▶ _CHALLENGE_: Nothing but the lines from the one containing "neck_dowel();" down to the one containing "zip(*points))), Vector(map(max, zip(*points)))", both included, should be echoed, and each exactly as it stands.

══ GIVEN DATA ══

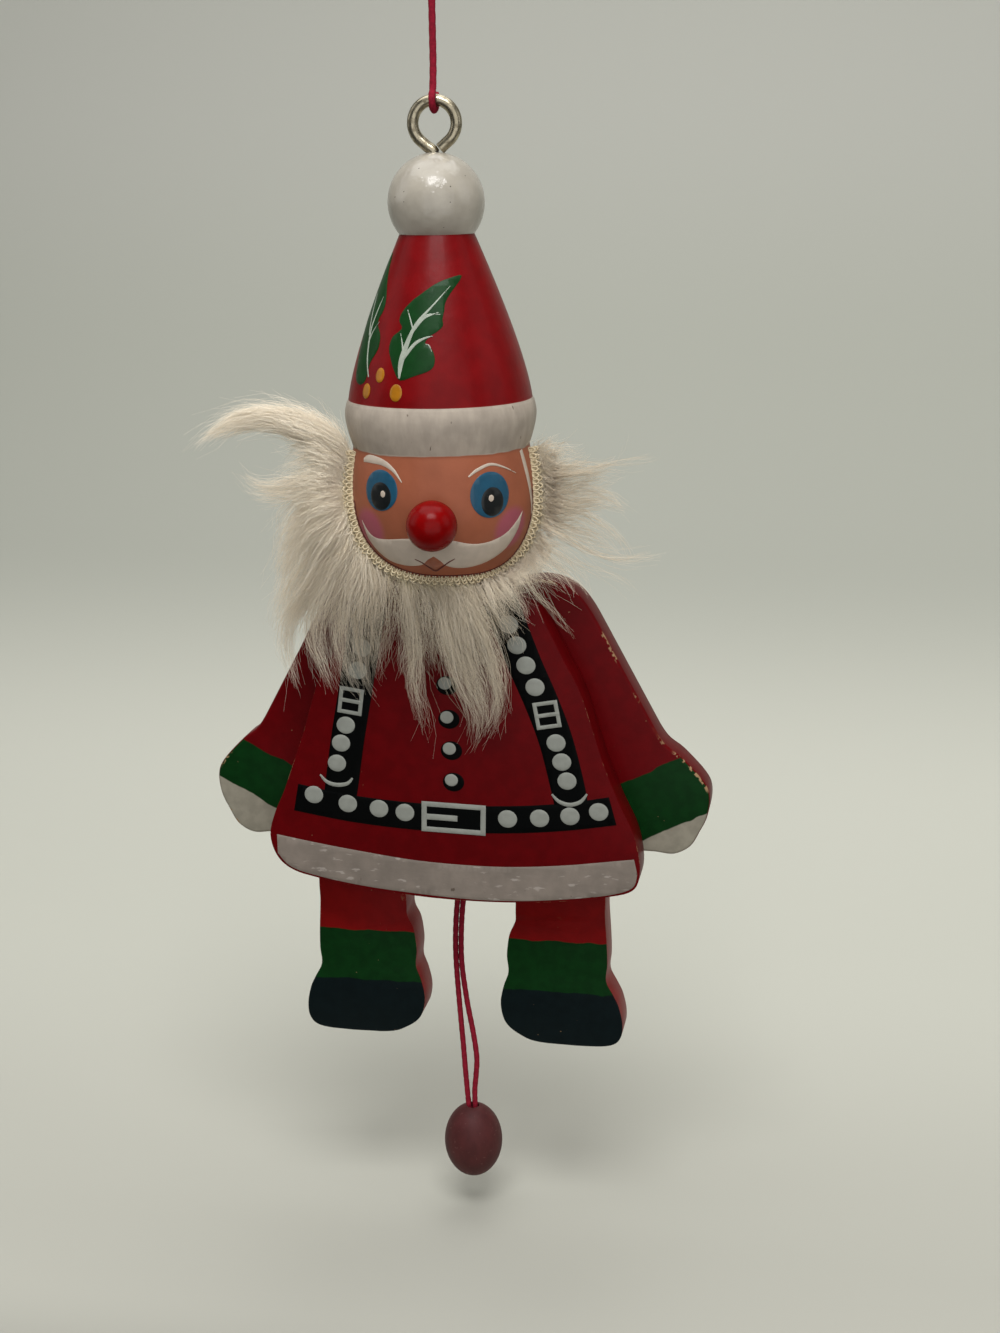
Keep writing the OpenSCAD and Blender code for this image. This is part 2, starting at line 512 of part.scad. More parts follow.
screw_eye();
pompom_ball();
head();
nose();
neck_dowel();
coat_plate();
left_arm();
right_arm();
left_leg();
right_leg();
left_shoulder_screw();
right_shoulder_screw();
left_hip_screw();
right_hip_screw();
shoulder_washers();
hip_washers();
left_arm_tack();
right_arm_tack();
left_leg_tack();
right_leg_tack();
beard_strip();
beard_fur();
arm_cord();
leg_cord();
link_cord();
arm_knot();
leg_knot();
pull_cord_left();
pull_cord_right();
pull_bead();
bead_knot();
hanging_cord();
hanging_knot();
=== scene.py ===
"""A painted wooden pull string jumping jack with a fur beard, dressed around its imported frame."""

import json
import math

import bmesh
import bpy
import numpy as np
from mathutils import Matrix, Vector, geometry


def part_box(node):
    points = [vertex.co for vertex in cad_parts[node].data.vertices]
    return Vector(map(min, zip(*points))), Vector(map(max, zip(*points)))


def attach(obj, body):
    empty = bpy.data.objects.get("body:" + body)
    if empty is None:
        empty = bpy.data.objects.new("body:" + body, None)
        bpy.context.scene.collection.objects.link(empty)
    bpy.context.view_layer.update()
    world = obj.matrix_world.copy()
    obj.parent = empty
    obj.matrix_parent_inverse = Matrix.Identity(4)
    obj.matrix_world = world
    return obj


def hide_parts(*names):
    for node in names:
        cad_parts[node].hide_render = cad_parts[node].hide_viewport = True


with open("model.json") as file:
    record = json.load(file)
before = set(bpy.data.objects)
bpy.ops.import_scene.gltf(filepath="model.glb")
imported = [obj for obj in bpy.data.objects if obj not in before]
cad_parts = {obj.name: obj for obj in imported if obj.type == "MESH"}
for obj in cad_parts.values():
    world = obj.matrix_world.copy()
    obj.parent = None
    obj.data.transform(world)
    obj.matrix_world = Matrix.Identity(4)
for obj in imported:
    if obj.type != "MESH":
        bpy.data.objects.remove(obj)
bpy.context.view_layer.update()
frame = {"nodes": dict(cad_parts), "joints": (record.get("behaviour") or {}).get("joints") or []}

bl_info = {
    "name": "Jumping Jack Workshop",
    "version": (1, 0, 0),
    "blender": (4, 5, 0),
    "location": "View3D > Sidebar > Jumping Jack",
    "description": "Builds the painted surfaces, cords and fur of a pull string jumping jack",
    "category": "Object",
}

MM = 0.001
# The photograph's height in pixels, and its camera as fitted: place in metres, and axes right, up and back
PHOTO_H = 1333
CAMERA_PLACE = (0.086782, -0.386511, -0.005936)
CAMERA_AXES = ((0.9822563, 0.1869889, -0.0144122), (-0.0348291, 0.2573880, 0.9656802),
               (0.1842810, -0.9480435, 0.2593337))
FILM_STEP = 0.04 * MM  # from one level of paint to the next


def low(node):
    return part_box(node)[0]


def high(node):
    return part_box(node)[1]


# Heights and radii of the turned head, read from the frame where it holds them
HAT_TOP = high("head").z
COAT_TOP = low("head").z
BRIM_R = high("head").x
HEAD_R = 19.5 * MM
BRIM_TOP = HAT_TOP - 33.0 * MM
BRIM_H = 9.6 * MM
BRIM_TUCK = 1.2 * MM
BRIM_SHARES = [(0.7, 0.05), (0.89, 0.16), (1, 0.29), (0.95, 0.43), (0.8, 0.57), (0.57, 0.72), (0.3, 0.86), (0, 1)]
FACE_TOP = BRIM_TOP - BRIM_H
FACE_H = FACE_TOP - COAT_TOP
HAT_TOP_R = 7.6 * MM
JAW_H = 20.0 * MM
JAW_FLAT_SHARE = 0.36
JAW_TOP = COAT_TOP + JAW_H * math.sqrt(1 - JAW_FLAT_SHARE ** 2)
COAT_FRONT = low("coat_plate").y
CORD_Y = (low("link_cord").y + high("link_cord").y) / 2
COAT_X = (low("link_cord").x + high("link_cord").x) / 2


def smooth_line(points, steps):
    """A Catmull-Rom line through the points"""
    p = [np.array(q, float) for q in points]
    line = []
    for i in range(len(p) - 1):
        a, b, c, d = p[max(i - 1, 0)], p[i], p[i + 1], p[min(i + 2, len(p) - 1)]
        for s in range(steps):
            t = s / steps
            line.append(0.5 * (2 * b + (c - a) * t + (2 * a - 5 * b + 4 * c - d) * t * t
                               + (3 * b - a - 3 * c + d) * t ** 3))
    return line + [p[-1]]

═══

▶ _TASK RESPONSE_:
neck_dowel();
coat_plate();
left_arm();
right_arm();
left_leg();
right_leg();
left_shoulder_screw();
right_shoulder_screw();
left_hip_screw();
right_hip_screw();
shoulder_washers();
hip_washers();
left_arm_tack();
right_arm_tack();
left_leg_tack();
right_leg_tack();
beard_strip();
beard_fur();
arm_cord();
leg_cord();
link_cord();
arm_knot();
leg_knot();
pull_cord_left();
pull_cord_right();
pull_bead();
bead_knot();
hanging_cord();
hanging_knot();
=== scene.py ===
"""A painted wooden pull string jumping jack with a fur beard, dressed around its imported frame."""

import json
import math

import bmesh
import bpy
import numpy as np
from mathutils import Matrix, Vector, geometry


def part_box(node):
    points = [vertex.co for vertex in cad_parts[node].data.vertices]
    return Vector(map(min, zip(*points))), Vector(map(max, zip(*points)))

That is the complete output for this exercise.